Afyon'da Burcu Köksal bombası patlıyor, Kılıçdaroğlu yeniden hedefe konuluyor, DEM ayağa kalkıyor, korkuya kapılan İmamoğlu, amiri olan Köksal'ın istifasını istiyor, yetmiyor bu kez devreye Tunç Soyer'i sokuyor.
Peki ne oluyor dersiniz CHP'de?
İşin bir ucunda İstanbul'da DEM'sizlik korkusu, öteki ucunda da gözden çıkartılan Özgür Özel var.
İmamoğlu'nun Özel'den rahatsızlığı az çok biliniyor. Köksal bombası patlayınca bu kez DEM'i kaybetme korkusuna kapılan İmamoğlu bir taşla iki kuş vurmak için Soyer'i devreye sokuyor.
Ne kadar ilginç değil mi? Soyer'i aday yapmayan da çağırıp destek isteyen de o... Çünkü DEM'le iyi ilişkisi olan Soyer'e ihtiyacı var. Soyer, İzmir'de belediyeyi DEM'lilerle birlikte yönetti. Onlara ihale verdi, binlerce DEM'liyi işe aldı. Aday belirleme sürecinde de DEM'liler İzmir'de Soyer'in aday olmasını çok istedi.
İzmirli genç bir siyasetçi şöyle diyor:
"Afyon'daki kadın açıklama yapınca İmamoğlu apar topar Soyer'i aradı ve DEM'le ilişki kurmasını istedi. Bu hamle Özel'e karşı bir hamle. İmamoğlu, Özel'i kendi mitinglerine bile sokmuyor. Soyer, önce Kılıçdaroğlu'na gidiyor, 'İmamoğlu'ndan bir talep var, ne diyorsun?' diyor. O da 'Bu konuda aracılık yapabilirsin' diyor."
Bu görüşmenin Ankara versiyonu bunun tam tersi. Önceki akşam Ankara'da karşılaştığım İzmirli bir başka siyasetçi şöyle diyor:
"Görüşme doğru ama Kemal Bey kabul etmedi. Soyer kendi kararını verip İstanbul'a gitti."
Düşünsenize, İzmir'in Büyükşehir Belediye Başkanı kendi şehrini bırakıp İstanbul'da İmamoğlu ile çalışacağını söylüyor.

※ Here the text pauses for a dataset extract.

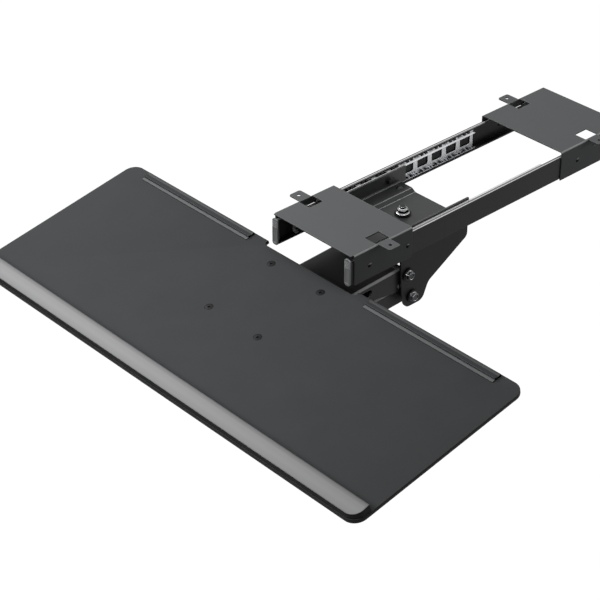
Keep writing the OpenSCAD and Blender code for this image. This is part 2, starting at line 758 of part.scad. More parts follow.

Neden acaba? İstanbul, Soyer için neden bu kadar önemli?
Çünkü o da siyasi kariyerini İmamoğlu gibi CHP'den daha öne koymuş durumda. O CHP Genel Başkanlığı'nı, İmamoğlu da DEM'in oyunu istiyor. İkilinin bu konuda anlaştıkları söyleniyor.
Aslında ikisi de CHP'yi umursamıyor. Baksanıza Soyer, İzmir'de değil İstanbul'da çalışıyor. Bu çelişkiyi şu anki CHP İzmir adayı Cemil Tugay da fark etmiş ki şöyle diyor:
"Ben burada belediye başkan adayıyım. Kendi adıma değil Cumhuriyet Halk Partisi adına. Ama burada bir dakika yanımda durmayan bir belediye başkanımız, başka şehirde başkaları için çalışıyor."

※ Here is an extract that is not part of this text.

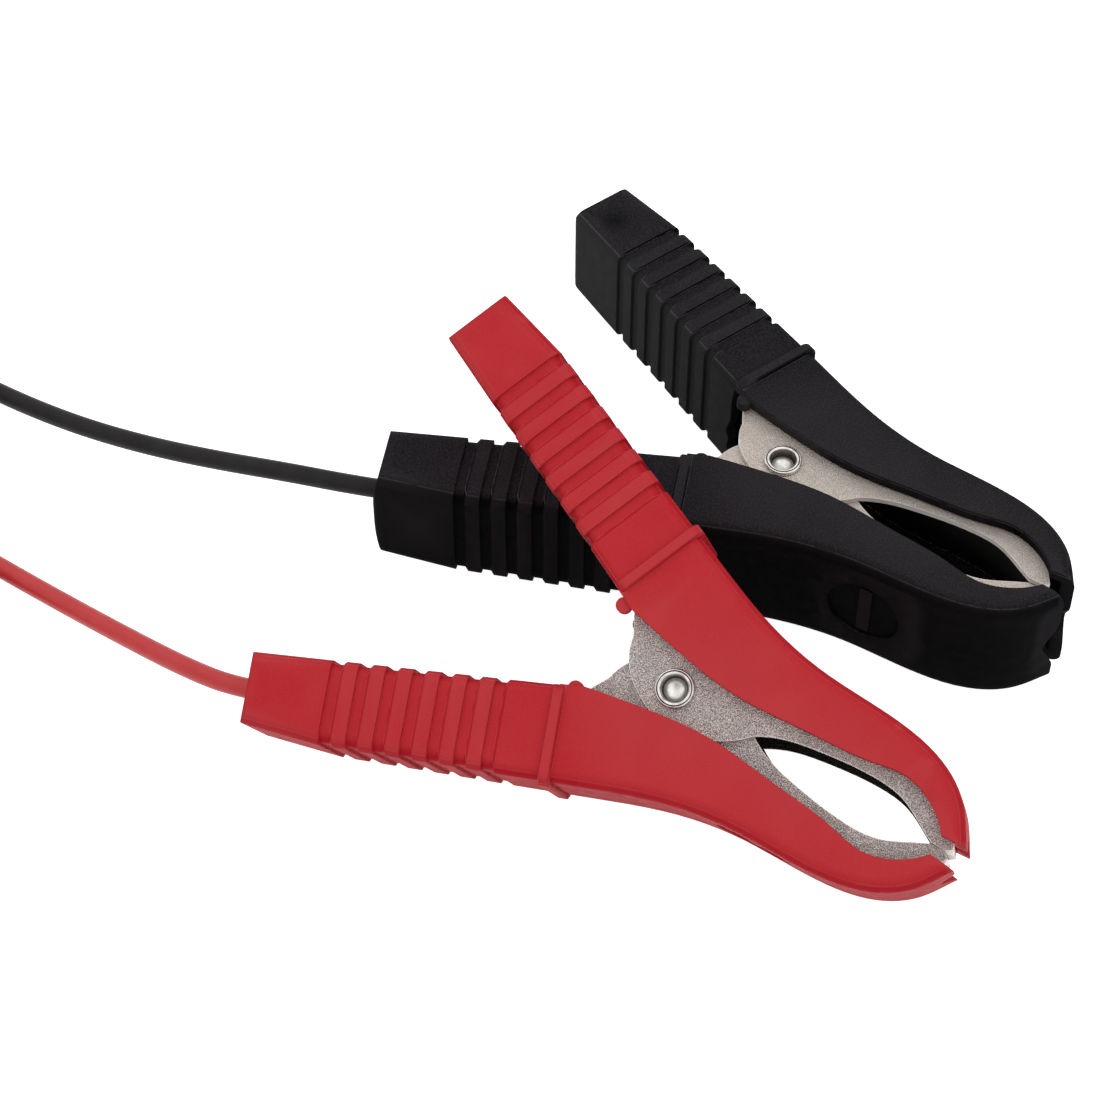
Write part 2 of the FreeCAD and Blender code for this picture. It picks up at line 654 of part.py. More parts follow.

Açıklamaya bakın; "Başka şehirde başkaları için çalışıyor" dediği de CHP'nin Eşbaşkanı İmamoğlu. İpler kopmuş anlayacağınız.

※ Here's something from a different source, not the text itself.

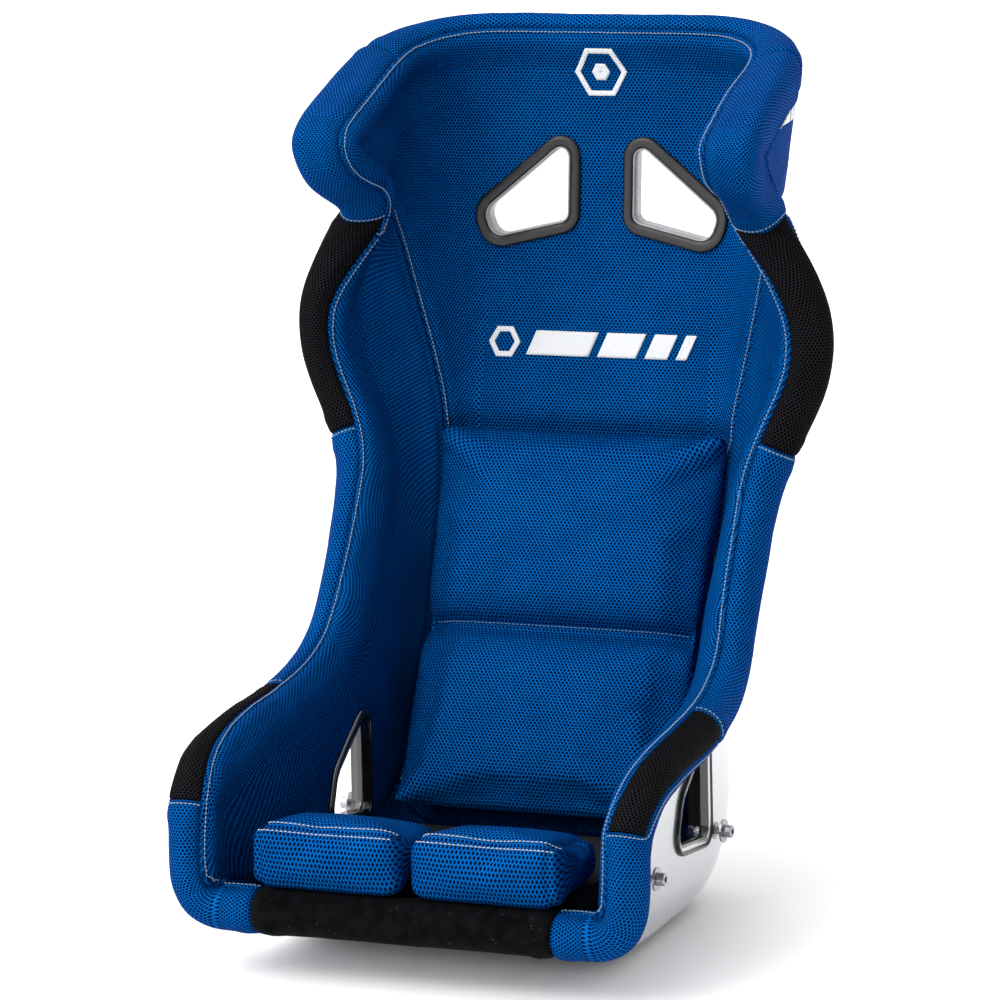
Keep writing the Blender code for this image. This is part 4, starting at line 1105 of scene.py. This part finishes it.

Hem de ne kopma. CHP yönetimi Soyer'i aday yapmayıp itibarsızlaştırınca o da elindeki bütün olanakları CHP aleyhine kullanıyor. İzmirlilere göre açık açık belediyenin içini boşaltıyor. Büyük ihaleler dağıtıyor. En son Yeni Asır'ın yazdığı ve durdurulan, "İzmir trafiğine elektronik denetleme sistemi" gibi birçok ihaleden söz ediliyor. Durmadan işçi veya park bahçelere ağaç alıyor. İzmir'deki tüm billbordlarda kendi afişleri var. Tugay'a randevu bile vermiyor.
İzmirli genç siyasetçiye son olarak şu soruyu soruyorum: "Kendisini başkan yapmayan İmamoğlu ile neden bir araya geldi?"
Cevabı CHP siyasetinin heli pürmelalini anlatıyor:
"Herkes birbirine ihanet ediyor. Onun da çaresi yok, başka ne yapabilir. Özgür Özel'i düşman ilan ederek kendisine yeni bir alan açmak istiyor. Siyasetin dışında kalmamak için buna mecbur. Dün Özel onu perişan etti, siyasetin dışına itti. Bugün de o önüne gelen fırsatı değerlendiriyor."